To exercise faith is to trust that the Lord knows what He is doing with you and that He can accomplish it for your eternal good even though you cannot understand how He can possibly do it. We are like infants in our understanding of eternal matters and their impact on us here in mortality. Yet at times we act as if we knew it all. When you pass through trials for His purposes, as you trust Him, exercise faith in Him, He will help you. That support will generally come step by step, a portion at a time. While you are passing through each phase, the pain and difficulty that comes from being enlarged will continue. If all matters were immediately resolved at your first petition, you could not grow. Your Father in Heaven and His Beloved Son love you perfectly. They would not require you to experience a moment more of difficulty than is absolutely needed for your personal benefit or for that of those you love.

As in all things, the Master is our perfect example. Who could have asked with more perfect faith, greater obedience, or more complete understanding than did He when He asked His Father in Gethsemane: “O my Father, if it be possible, let this cup pass from me: nevertheless not as I will, but as thou wilt” (Matt. 26:39). Later He pled twice again: “O my Father, if this cup may not pass away from me, except I drink it, thy will be done” (Matt. 26:42; see also Matt. 26:44).

How grateful I am personally that our Savior taught we should conclude our most urgent, deeply felt prayers, when we ask for that which is of utmost importance to us, with “Thy will be done” (Matt. 26:42). Your willingness to accept the will of the Father will not change what in His wisdom He has chosen to do. However, it will certainly change the effect of those decisions on you personally. That evidence of the proper exercise of agency allows His decisions to produce far greater blessings in your life. I have found that because of our Father’s desire for us to grow, He may give us gentle, almost imperceptible promptings that, if we are willing to accept without complaint, He will enlarge to become a very clear indication of His will. This enlightenment comes because of our faith and our willingness to do what He asks even though we would desire something else.

Our Father in Heaven has invited you to express your needs, hopes, and desires unto Him. That should not be done in a spirit of negotiation, but rather as a willingness to obey His will no matter what direction that takes. His invitation, “Ask, and ye shall receive” (3 Ne. 27:29) does not assure that you will get what you want. It does guarantee that, if worthy, you will get what you need, as judged by a Father that loves you perfectly, who wants your eternal happiness even more than do you.

I testify that when the Lord closes one important door in your life, He shows His continuing love and compassion by opening many other compensating doors through your exercise of faith. He will place in your path packets of spiritual sunlight to brighten your way. They often come after the trial has been the greatest, as evidence of the compassion and love of an all-knowing Father. They point the way to greater happiness, more understanding, and strengthen your determination to accept and be obedient to His will.

It is a singularly marvelous blessing to have faith in the Savior and a testimony of His teachings. So few in the world have that brilliant light to guide them.

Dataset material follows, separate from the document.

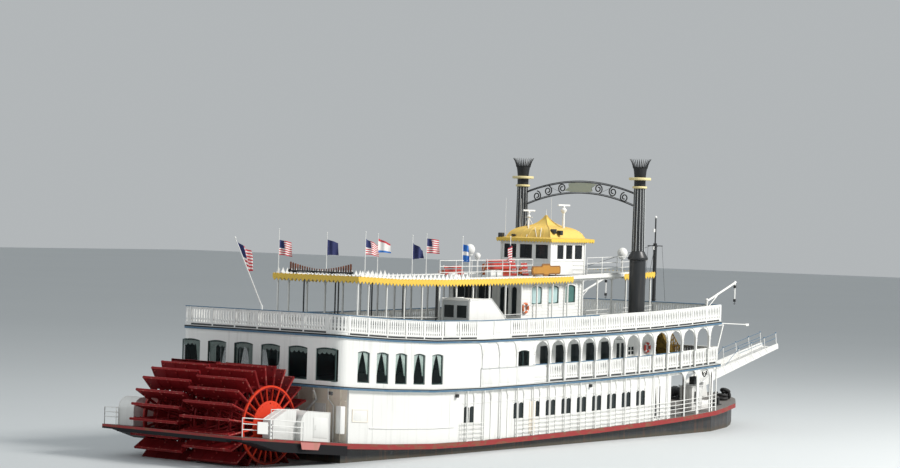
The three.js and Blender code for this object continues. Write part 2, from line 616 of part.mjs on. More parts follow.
// Awning roof and its posts on the third deck
const AWNING = { aft: 7.8, fore: 38.3, half: 3.25, postY: 3.05 };
const roofRows = [AWNING.aft, AWNING.fore].map((x) => [x, -AWNING.half, AWNING.half]);
piece('awning_roof', sheeredPlate(roofRows, ROOF.low, ROOF.top), 'yellow');
const awningPosts = (side) => {
  const half = 0.04;
  const middles = [AWNING.aft + 0.2, ...everyModule(8.96, 18, (x) => x), AWNING.fore - 0.2];
  const bays = middles.slice(1).map((x, i) => rectangle(middles[i] + half, x - half, THIRD.top + GAP, ROOF.low - 0.14));
  const span = { aft: middles[0] - half, fore: middles[middles.length - 1] + half };
  return sheeredBoard({ ...span, low: THIRD.top + GAP, top: ROOF.low - GAP }, bays, [],
    ...spanY(side, AWNING.postY - 0.045, AWNING.postY + 0.045));
};
bothSides('awning_posts', awningPosts, 'white');

// Texas cabin under the awning
const TEXAS = { aft: 24, fore: 30.6, half: 2.8 };
const TEXAS_GLASS = [{ y: 1.6, width: 1.8 }, { y: -0.02, width: 1.15 }];
const TEXAS_TALL = [{ y: -1.52, width: 0.72 }, { y: -2.3, width: 0.46 }];
const texasWalls = () => {
  const span = { low: THIRD.top + GAP, top: ROOF.low - GAP };
  const arches = [25.7, 27.5, 29.3].map((x) => pointsOf(archOutline(x, THIRD.top + 1.7, 1.1, 1.15, 0.12)));
  const sides = [-1, 1].map((side) => sheeredBoard({ aft: TEXAS.aft, fore: TEXAS.fore, ...span }, [], arches,
    ...spanY(side, TEXAS.half - WALL, TEXAS.half)));
  const end = (x) => box(x, x + WALL, -TEXAS.half + 0.02, TEXAS.half - 0.02, span.low, span.top);
  const glass = TEXAS_GLASS.map(({ y, width }) => box(TEXAS.aft - 1, TEXAS.aft + 1, y - width / 2, y + width / 2,
    THIRD.top + 1, THIRD.top + 2.95));
  const tall = TEXAS_TALL.map(({ y, width }) => crossBoard(archOutline(y, THIRD.top + 1, width, 1.85, 0.12),
    TEXAS.aft - 1, TEXAS.aft + 1));
  return fuse([...sides, sheered(cut(end(TEXAS.aft), [...glass, ...tall])), sheered(end(TEXAS.fore - WALL))]);
};
piece('texas_walls', texasWalls(), 'white');

// Stair hood on the third deck, with double doors in its aft face
const HOOD = { aft: 15.6, crest: 17.7, fore: 20.4, inner: 3.2, outer: 5.3, height: 2.3, frame: 0.1 };
const hoodLift = restOn(HOOD.aft, HOOD.aft + DOOR.thick) + THIRD.top;
const hood = () => {
  const low = THIRD.top + GAP;
  const top = THIRD.top + HOOD.height;
  const profile = outline([[HOOD.aft, low], [HOOD.fore, low], [HOOD.fore, low + 0.12], [HOOD.crest, top], [HOOD.aft, top]]);
  const inside = outline([[HOOD.aft - 1, low - 1], [HOOD.fore - 0.3, low - 1],
    [HOOD.crest - 0.1, top - HOOD.frame], [HOOD.aft - 1, top - HOOD.frame]]);
  return sheered(cut(sideBoard(profile, -HOOD.outer, -HOOD.inner), [
    sideBoard(inside, -HOOD.outer + HOOD.frame, -HOOD.inner - HOOD.frame),
  ]));
};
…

The fulness of the restored gospel gives perspective, purpose, and understanding. It allows us to face what otherwise appear to be unjust, unfair, unreasonable challenges in life. Learn those helpful truths by pondering the Book of Mormon and other scriptures. Try to understand those teachings not only with your mind but also with your heart.

True enduring happiness with the accompanying strength, courage, and capacity to overcome the most challenging difficulties comes from a life centered in Jesus Christ. Obedience to His teachings provides a sure foundation upon which to build. That takes effort. There is no guarantee of overnight results, but there is absolute assurance that, in the Lord’s time, solutions will come, peace will prevail, and emptiness will be filled.

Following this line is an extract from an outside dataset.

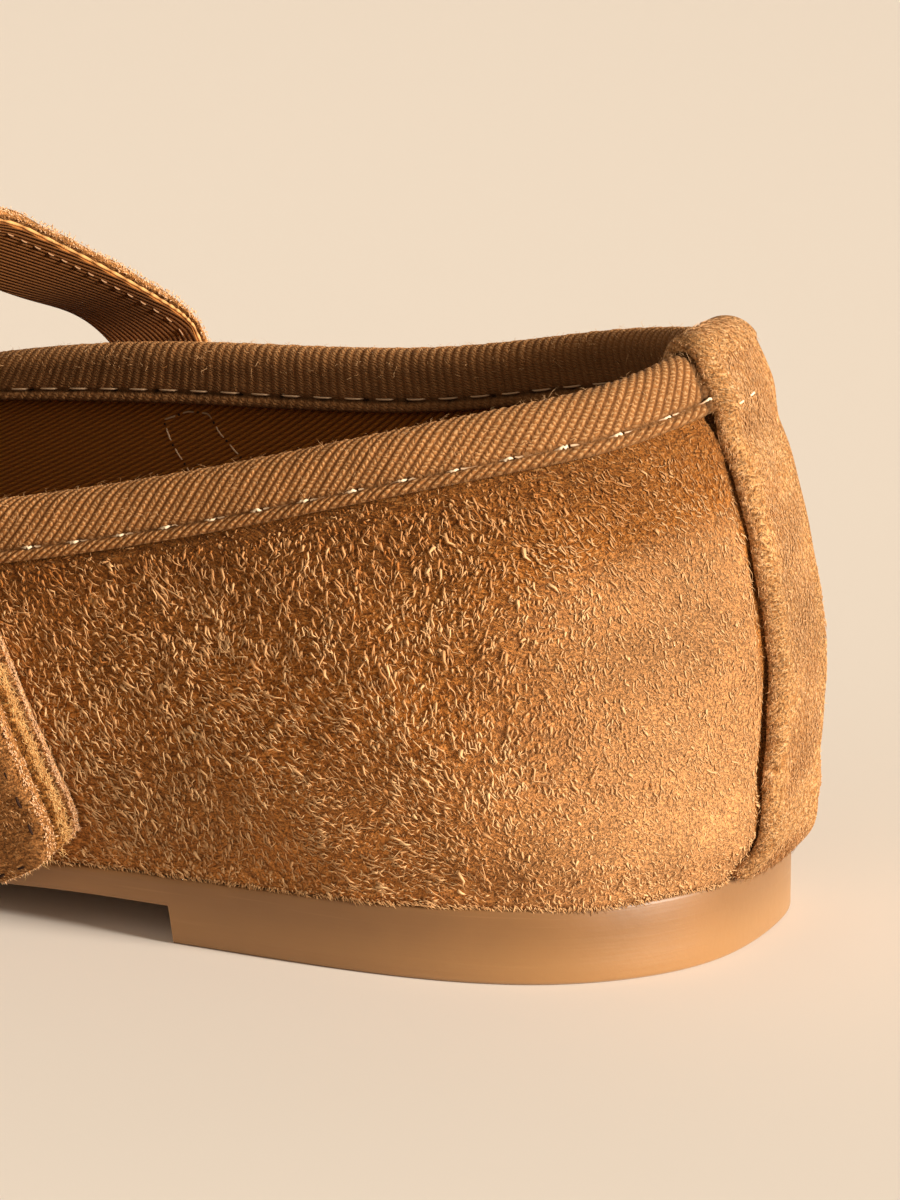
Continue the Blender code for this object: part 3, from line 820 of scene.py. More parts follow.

Recently a great leader, suffering from physical handicaps that come with advancing age, said, “I am glad I have what I have.” It is wisdom to open the windows of happiness by recognizing your abundant blessings.

Don’t let the workings of adversity totally absorb your life. Try to understand what you can. Act where you are able; then let the matter rest with the Lord for a period while you give to others in worthy ways before you take on appropriate concern again.

Please learn that as you wrestle with a challenge and feel sadness because of it, you can simultaneously have peace and rejoicing. Yes, pain, disappointment, frustration, and anguish can be temporary scenes played out on the stage of life. Behind them there can be a background of peace and the positive assurance that a loving Father will keep His promises. You can qualify for those promises by a determination to accept His will, by understanding the plan of happiness, by receiving all of the ordinances, and by keeping the covenants made to assure their fulfillment.

The Lord’s plan is to exalt you to live with Him and be greatly blessed. The rate at which you qualify is generally set by your capacity to mature, to grow, to love, and to give of yourself. He is preparing you to be a god. You cannot understand fully what that means, yet, He knows. As you trust Him, seek and follow His will, you will receive blessings that your finite mind cannot understand here on earth. Your Father in Heaven and His Holy Son know better than you what brings happiness. They have given you the plan of happiness. As you understand and follow it, happiness will be your blessing. As you willingly obey, receive, and honor the ordinances and covenants of that holy plan, you can have the greatest measure of satisfaction in this life. Yes, even times of overpowering happiness. You will prepare yourself for an eternity of glorious life with your loved ones who qualify for that kingdom.

I know the principles that we have discussed are true. They have been tested in the crucible of personal experience. To recognize the hand of the Lord in your life and to accept His will without complaint is a beginning. That decision does not immediately eliminate the struggles that will come for your growth. But I witness that it is the best way there is for you to find strength and understanding. It will free you from the dead ends of your own reasoning. It will allow your life to become a productive, meaningful experience, when otherwise you may not know how to go on (see D&C 24:8).

I testify that you have a Heavenly Father who loves you. I witness that the Savior gave His life for your happiness. I know Him. He understands your every need. I positively know that as you accept Their will without complaint, They will bless and sustain you. In the name of Jesus Christ, amen.